What is required
Give the number of lines containing the word "joints", and nothing else.

Given records
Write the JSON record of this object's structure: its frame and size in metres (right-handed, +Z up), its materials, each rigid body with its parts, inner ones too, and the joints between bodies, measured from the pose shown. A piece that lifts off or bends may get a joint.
---
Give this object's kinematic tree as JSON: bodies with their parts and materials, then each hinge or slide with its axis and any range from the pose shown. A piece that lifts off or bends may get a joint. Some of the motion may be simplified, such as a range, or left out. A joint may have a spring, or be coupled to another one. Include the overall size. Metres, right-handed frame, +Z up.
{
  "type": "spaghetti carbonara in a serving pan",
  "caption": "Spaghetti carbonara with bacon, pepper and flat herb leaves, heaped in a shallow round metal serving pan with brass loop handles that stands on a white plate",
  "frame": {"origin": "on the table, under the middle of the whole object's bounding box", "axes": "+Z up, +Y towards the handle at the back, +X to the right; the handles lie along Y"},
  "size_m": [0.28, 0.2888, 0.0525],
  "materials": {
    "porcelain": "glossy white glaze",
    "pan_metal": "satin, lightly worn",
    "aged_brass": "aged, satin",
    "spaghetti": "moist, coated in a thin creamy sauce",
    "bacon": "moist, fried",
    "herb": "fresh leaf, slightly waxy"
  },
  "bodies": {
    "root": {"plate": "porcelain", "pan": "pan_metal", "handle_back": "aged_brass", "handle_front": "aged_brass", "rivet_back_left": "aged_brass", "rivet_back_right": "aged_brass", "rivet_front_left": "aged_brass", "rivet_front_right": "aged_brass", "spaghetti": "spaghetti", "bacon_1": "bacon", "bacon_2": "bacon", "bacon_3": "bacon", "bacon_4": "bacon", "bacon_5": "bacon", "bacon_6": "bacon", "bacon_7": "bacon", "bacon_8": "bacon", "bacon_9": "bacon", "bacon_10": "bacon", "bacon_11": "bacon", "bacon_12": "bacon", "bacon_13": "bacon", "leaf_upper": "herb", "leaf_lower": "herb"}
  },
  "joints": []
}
==
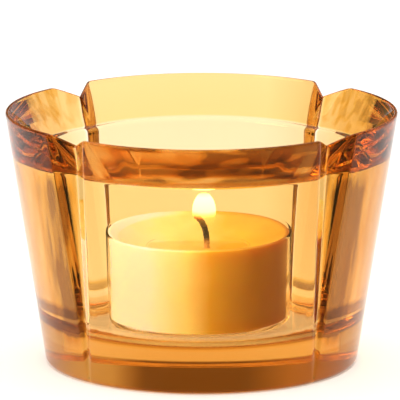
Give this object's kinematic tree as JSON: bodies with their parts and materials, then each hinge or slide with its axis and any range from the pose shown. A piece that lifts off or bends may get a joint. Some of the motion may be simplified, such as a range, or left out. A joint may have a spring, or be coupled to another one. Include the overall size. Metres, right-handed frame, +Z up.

Problem solution
2